The lines to be extracted run from the start of the listing through the line containing "import Sketcher"; copy them exactly and nothing else.

_Data listing_:
####

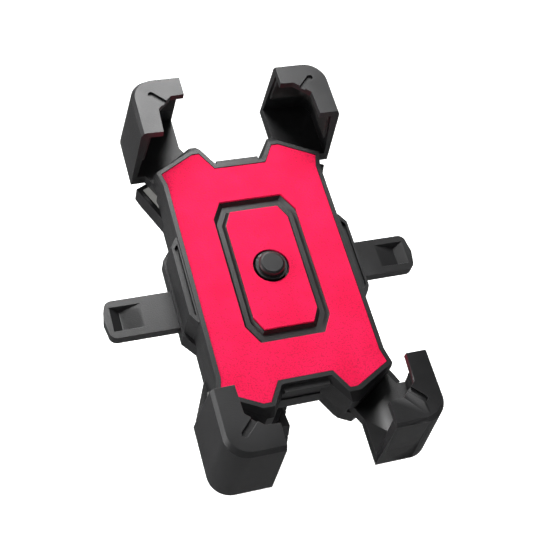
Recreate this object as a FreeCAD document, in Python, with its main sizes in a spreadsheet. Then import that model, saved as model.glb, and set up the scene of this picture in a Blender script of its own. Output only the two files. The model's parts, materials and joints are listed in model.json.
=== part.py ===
import FreeCAD, Part
import math
import os
import re

import Sketcher

# Four-claw phone holder on a ball joint and a hinged handlebar clamp, in millimetres.
# Row frame: origin at the centre of the clamp's bore, +X along the handlebar, +Y forwards
# (away from the rider), +Z up. The holder is drawn open, with its catch on.
# Two local frames are used, both turned about X from the row frame:
#   cradle frame - origin at the middle of the grip pad's face, +Z out of that face,
#                  +X to the rider's right, +Y towards the phone's top end;
#   clamp frame  - origin at the middle of the bore, +Z along the ball stud.

DRIVING_DIMS = {
    # cradle as a whole
    "plate_tilt": 33.63, "clamp_lean": 16, "ball_height": 46, "ball_drop": 40,
    # grip pad outline, one quadrant of it
    "panel_half": 33, "side_end": 44.9, "corner_x": 34.4, "corner_y": 50.5,
    "horn_out": 19.4, "horn_in": 16.35, "horn_y": 58.4, "notch_x": 11.4, "notch_y": 50.1,
    "pad_thick": 1.2, "pad_gap": 0.15,
    # octagonal window and island
    "window_x": 18.05, "window_y": 33.3, "window_cut_x": 13.56, "window_cut_y": 25.4,
    "island_x": 13.43, "island_y": 27.8, "island_cut_x": 10.36, "island_cut_y": 21.85,
    "groove_lip": 0.25, "groove_slope": 1.15, "groove_floor": 2.5,
    # front frame
    "rim_width": 1.9, "rim_top": 0.3, "bevel_drop": 2.6, "deck_under": 3.4, "parting": 14.8,
    "wall_x": 35.7, "wall_corner_x": 36.8, "wall_corner_y": 51.9, "tip_out": 19.1,
    "tip_in": 16.1, "tip_y": 63.7, "notch_wall_x": 8.4, "notch_wall_y": 52.3,
    "ledge_half": 9.4, "ledge_y": 54.8, "ledge_top": 1.6, "ledge_under": 4.6,
    "guard_x": 38.9, "guard_y": 16, "guard_end_y": 20.5, "guard_top": 0.5, "guard_edge": 4.2,
    # rear housing
    "housing_back": 25, "floor_top": 22.5, "bulge_x": 39.8, "bulge_y": 18, "bulge_end_y": 24,
    "side_x": 35, "shoulder_low_y": 36.5, "shoulder_x": 43.2, "shoulder_y": 54.4,
    "sleeve_x": 20.2, "sleeve_y": 64.6, "sleeve_in_x": 15.2, "sleeve_in_y": 62,
    "rear_notch_x": 10.2, "rear_notch_y": 53, "back_shrink": 0.955, "housing_wall": 1.9,
    "guide_top": 14.8, "guide_under": 15.8,
    # rack drive
    "arm_angle": 63, "travel": 11, "pitch_radius": 8, "tooth_count": 16, "backlash": 0.3,
    "rack_addendum": 0.8, "pinion_addendum": 0.9, "dedendum": 1.25, "rack_back": 12.5,
    "pinion_low": 21, "pinion_high": 9.2, "hub_radius": 5.8, "hub_top": 7.6,
    "axle_radius": 2.5, "running_gap": 0.05, "free_gap": 0.3,
    # claws and their arms
    "arm_half": 12.5, "arm_slim": 9, "arm_start": 36, "arm_waist": 46, "arm_end": 72,
    "arm_top": 9.5, "arm_under": 14.5,
    "claw_end_x": 21.3, "claw_low_y": 57.2, "claw_x": 42, "claw_y": 83.6, "claw_round": 9,
    "claw_top": 21.3, "band_drop": 2.2, "band_out": 1.25, "claw_flare": 3.2,
    "lip_thick": 3, "claw_wall": 2.2, "lip_width_x": 8, "lip_width_y": 8.8,
    "lip_cut_x": 33.5, "lip_cut_y": 68.7, "lip_cut_end_x": 27.1, "lip_cut_end_y": 74.5,
    "mark_width": 2.7, "mark_length": 8, "mark_depth": 1.1,
    "claw_pad_thick": 1.3, "claw_pad_low": 1, "claw_pad_high": 17.6,
    # wings
    "wing_tip": 68.4, "wing_start": 30, "wing_half": 8.5, "wing_shift": 4.85,
    "wing_top": 16, "wing_under": 21, "wing_round": 3.4, "spring_anchor": 18.6, "spring_y": 17,
    "pit_out": 66.3, "pit_deep": 62.4, "pit_in": 53.2, "pit_half": 5.5, "pit_depth": 2.6,
    # button and catch
    "button_hole": 7.6, "button_collar": 6.6, "button_cap": 5.4, "button_top": 2.8,
    "button_foot": 8.6, "foot_thick": 1, "button_bore": 4, "button_roof": 1.2,
    "button_travel": 2.5, "catch_half": 4, "catch_top": 7.8, "catch_under": 9.1,
    "catch_start": 20, "wire": 0.5,
    # ball joint
    "ball_radius": 8.5, "liner_outer": 9.3, "backing_outer": 10.2, "shell_gap": 0.06,
    "mouth_angle": 56, "neck_radius": 3.25, "socket_radius": 13, "socket_end": 5.4,
    "collar_radius": 17.5, "collar_bore": 13.4, "collar_end": 7.4, "collar_mouth": 9.3,
    # clamp
    "bar_radius": 15.9, "liner_thick": 1.6, "clamp_outer": 21.5, "clamp_width": 24,
    "jaw_gap": 0.8, "hinge_y": 25, "pin_radius": 2, "knuckle_radius": 4.4,
    "bolt_y": 29, "bolt_radius": 3, "ear_end": 36, "ear_thick": 7.2, "knob_radius": 10,
    "knob_height": 10, "washer_radius": 6.5, "washer_thick": 1.2, "bolt_low": 29.5,
}

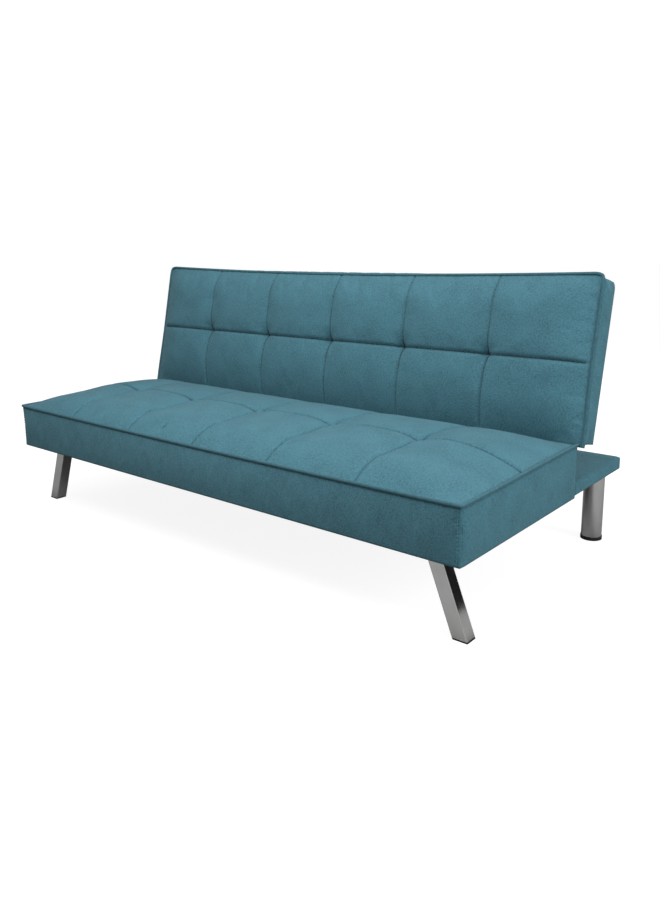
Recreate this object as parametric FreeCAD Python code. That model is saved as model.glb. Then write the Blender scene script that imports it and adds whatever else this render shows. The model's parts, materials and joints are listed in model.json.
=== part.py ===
import FreeCAD, Part
import math
import os

from FreeCAD import Vector

# Click-clack sofa bed: a one-piece quilted seat on a timber base with a low rear deck, four chrome legs,
# and a one-piece quilted back on two ratchet hinges. Millimetres, +Z up, the sitter faces -Y.
# The origin is on the floor, under the middle of the footprint.

# ---- driving dimensions ----------------------------------------------------------------------------
overall_width = 1750.0      # over the side pipings
overall_depth = 947.0       # front piping to the deck's rear edge
overall_height = 800.0      # floor to the top piping, back raised
seat_depth = 594.5          # seat cover, front face to rear face
seat_plane = 344.0          # height of the seat's piping
seat_box = 137.0            # seat's underside to its piping
deck_thickness = 36.0       # the upholstered rear deck
back_lean = 12.4            # angle of the raised back from the vertical, degrees
back_thickness = 106.0      # back cover, rear cloth to piping plane
flat_step = 13.0            # how far the flat back's piping lies above the seat's
forward_lift = 10.0         # how far the back lifts forward to release the ratchet, degrees

crown_height = 44.0         # how far the filled face stands above its piping
crown_run = 110.0           # distance from the piping to the crown's flat part
cushion_corner = 24.0       # plan radius of the cushions' corners
deck_corner = 40.0          # plan radius of the deck's rear corners
cloth = 1.5                 # cover fabric with its backing
piping_radius = 3.5
deck_gap = 1.0              # air between the flat back and the deck

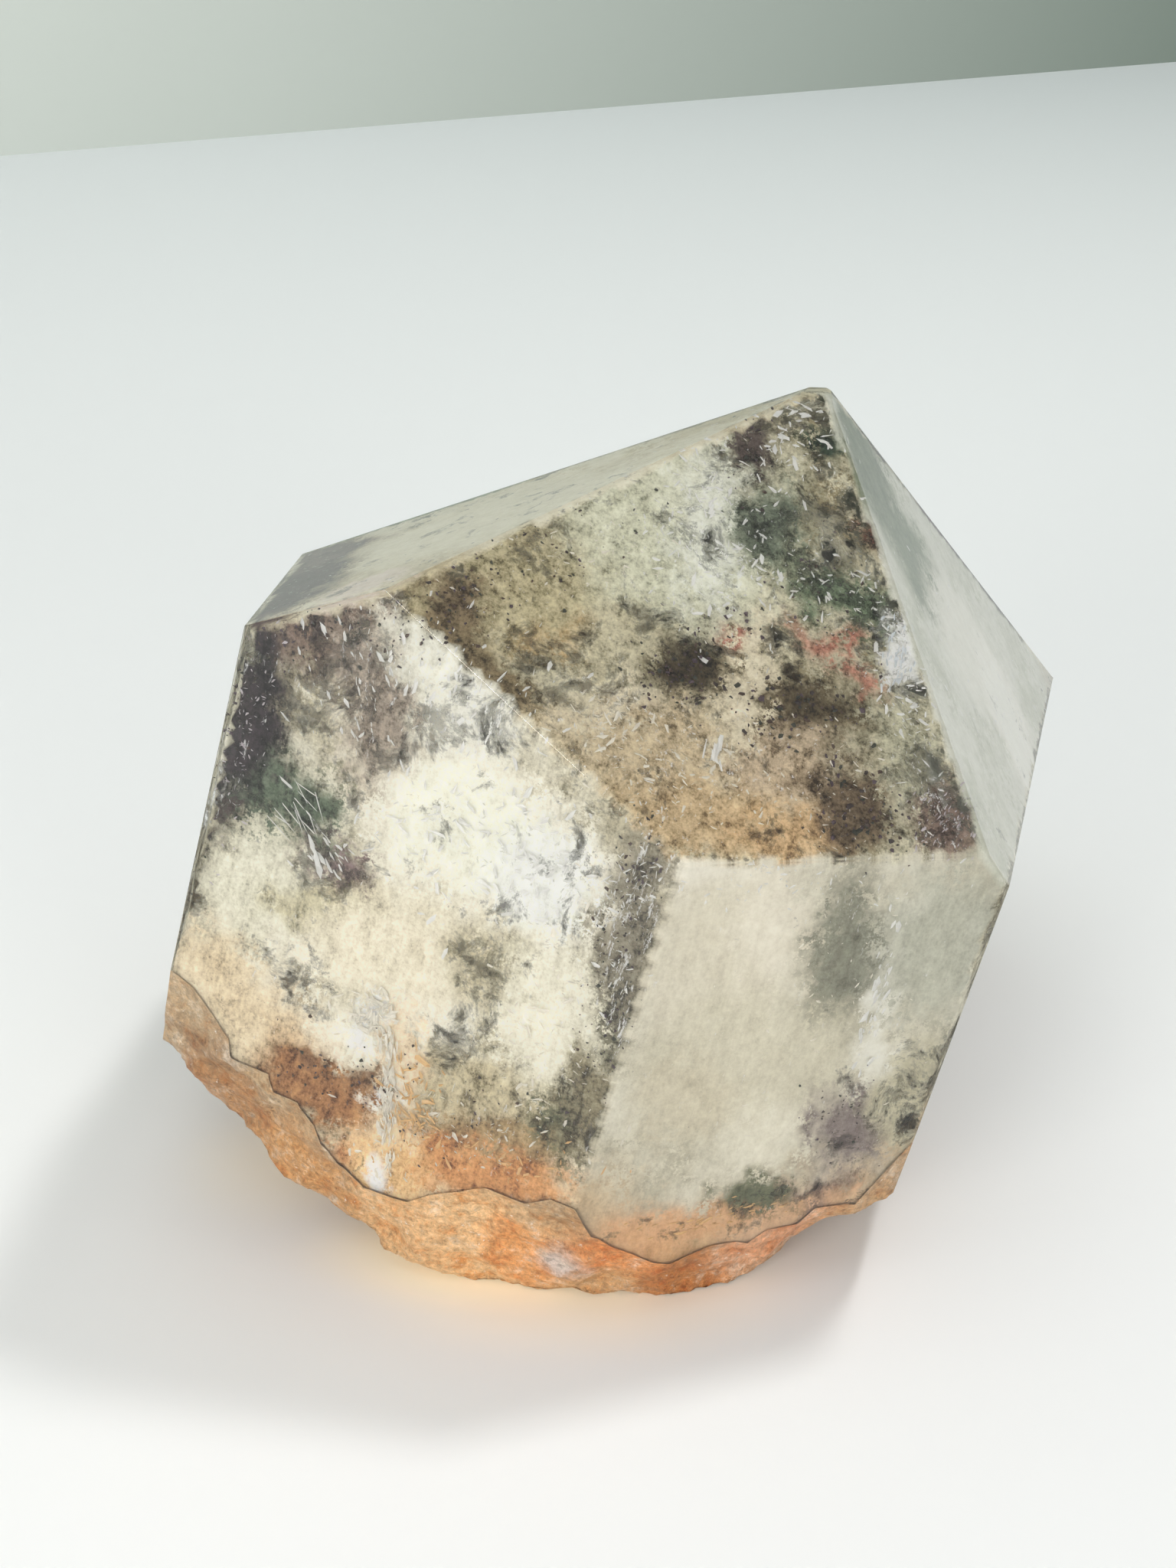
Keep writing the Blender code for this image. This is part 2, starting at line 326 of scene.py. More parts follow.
def makeSkin():
    bm = bmesh.new()
    bm.from_mesh(stone.data)
    bmesh.ops.remove_doubles(bm, verts=bm.verts, dist=1e-6)
    bmesh.ops.dissolve_limit(bm, angle_limit=math.radians(0.3), verts=bm.verts[:], edges=bm.edges[:])
    for f in bm.faces:
        f.normal_update()
        middle = f.calc_center_median()
        ground = middle.z > 0.8 * tip.z or (f.calc_area() > 0.6 * mm * mm and onGround(f.normal, f.normal.dot(middle)))
        f.material_index = 0 if ground else 1
        f.smooth = not ground
    crisp = [
        e for e in bm.edges
        if len(e.link_faces) == 2 and all(f.material_index == 0 for f in e.link_faces) and e.calc_face_angle(0) > math.radians(6)
    ]
    bmesh.ops.bevel(
        bm, geom=crisp, offset=skinLook["bevel"] * mm, segments=2, profile=0.5, affect="EDGES",
        clamp_overlap=True, material=0, offset_type="OFFSET",
    )
    bmesh.ops.triangulate(bm, faces=[f for f in bm.faces if f.material_index == 1])
    inner = [e for e in bm.edges if all(f.material_index == 1 for f in e.link_faces)]
    bmesh.ops.subdivide_edges(bm, edges=inner, cuts=skinLook["baseCuts"], use_grid_fill=True)
    bmesh.ops.triangulate(bm, faces=[f for f in bm.faces if f.material_index == 1])
    bm.normal_update()
    loose = [v for v in bm.verts if v.link_faces and all(f.material_index == 1 for f in v.link_faces)]
    depths = depthUnderGround(np.array([tuple(v.co) for v in loose]))
    moves = []
    for v, depth in zip(loose, depths):
        p = v.co / mm
        ease = min(max(depth / (0.7 * mm), 0.0), 1.0)
        lift = skinLook["grain"] * noise.turbulence(p * 0.75, 3, False) - skinLook["grain"] * 0.6
        lift += skinLook["grit"] * noise.noise(p * 3.1)
        moves.append((v, v.co + v.normal * (lift * ease * mm)))
    low, high = cadBox
    for v, co in moves:
        v.co = co
    for v in bm.verts:
        v.co = [min(max(v.co[i], low[i]), high[i]) for i in range(3)]
    mesh = bpy.data.meshes.new("crystalSkin")
    bm.to_mesh(mesh)
    bm.free()
    layer = mesh.color_attributes.new("stain", "FLOAT_COLOR", "POINT")
    stains = stainAt(np.array([tuple(v.co) for v in mesh.vertices]) / mm)
    layer.data.foreach_set("color", np.column_stack([stains, np.ones(len(stains))]).astype(np.float32).ravel())
    skin = bpy.data.objects.new("crystalSkin", mesh)
    bpy.context.scene.collection.objects.link(skin)
    mesh.materials.append(clearQuartz())
    mesh.materials.append(stainedBreak())
    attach(skin, "root")
    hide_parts("quartz_point")
    print("skin:", len(mesh.polygons), "faces")
    return skin


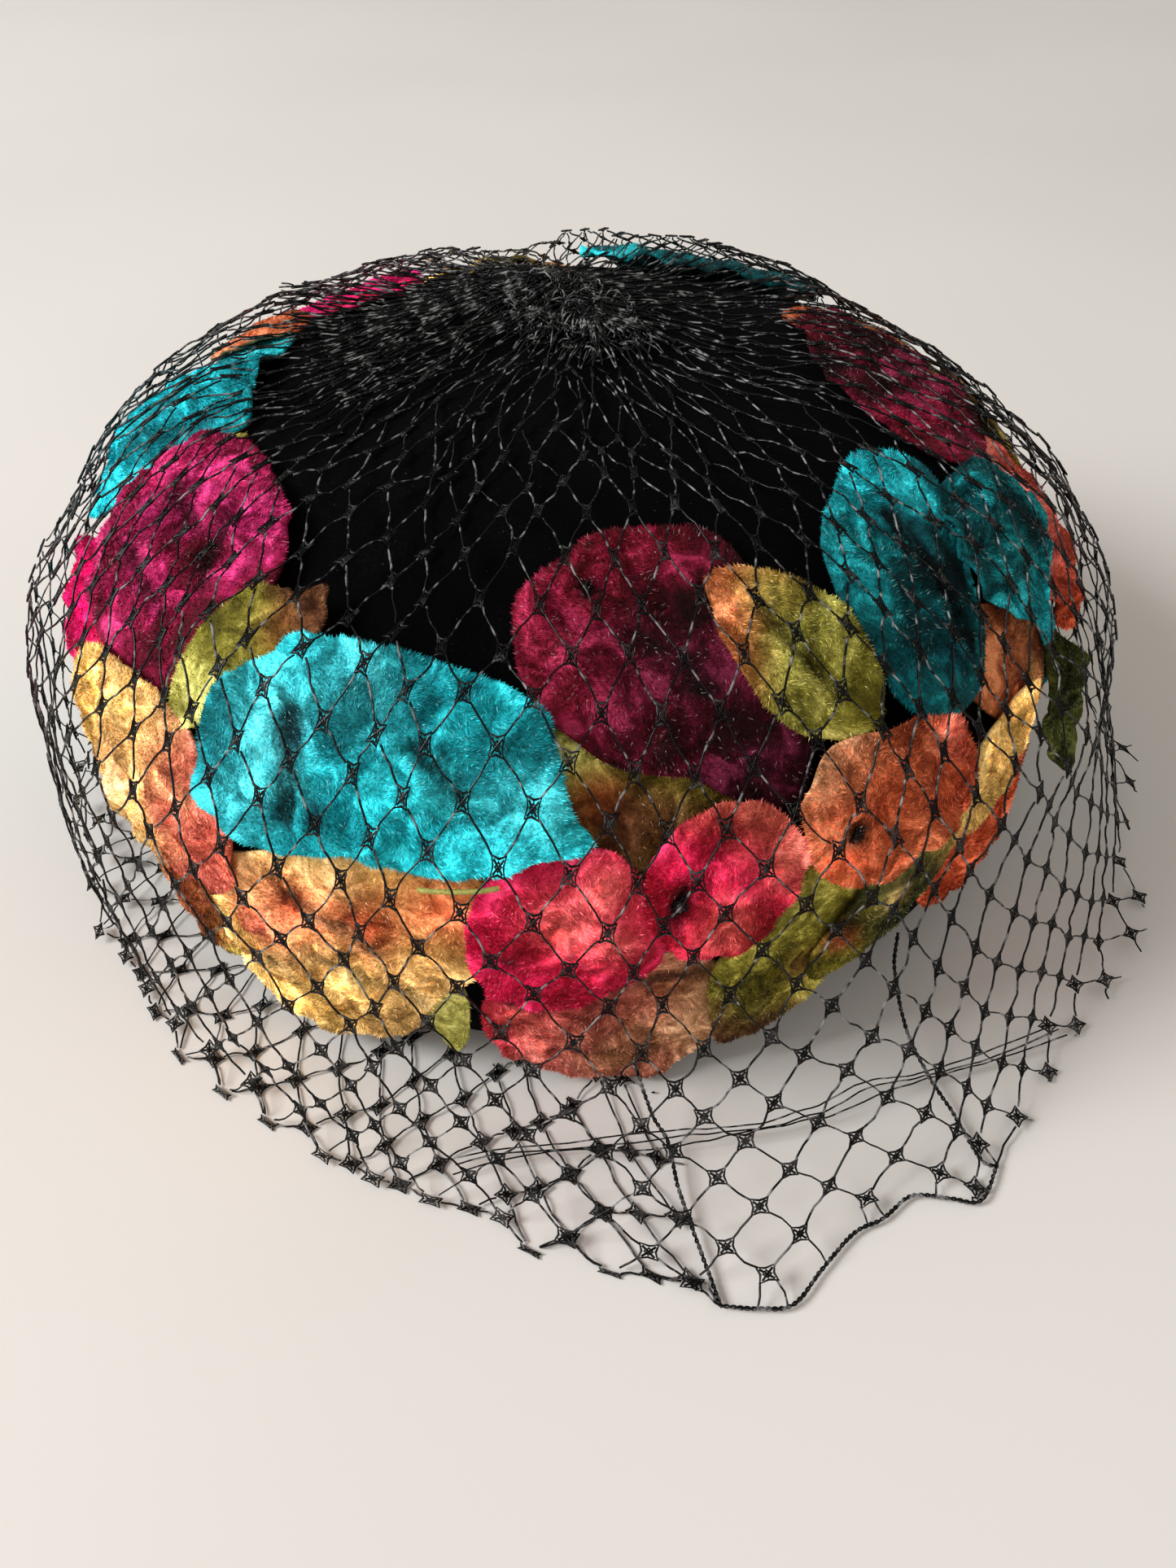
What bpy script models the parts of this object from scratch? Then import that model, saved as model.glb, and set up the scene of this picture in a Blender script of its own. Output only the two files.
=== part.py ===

####

_Solution to this exercise_:
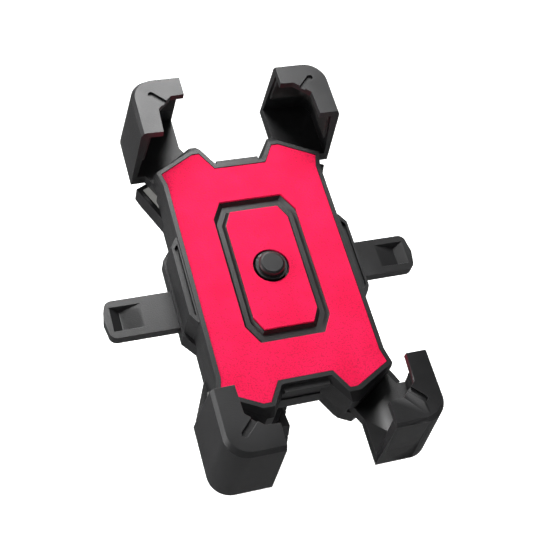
Recreate this object as a FreeCAD document, in Python, with its main sizes in a spreadsheet. Then import that model, saved as model.glb, and set up the scene of this picture in a Blender script of its own. Output only the two files. The model's parts, materials and joints are listed in model.json.
=== part.py ===
import FreeCAD, Part
import math
import os
import re

import Sketcher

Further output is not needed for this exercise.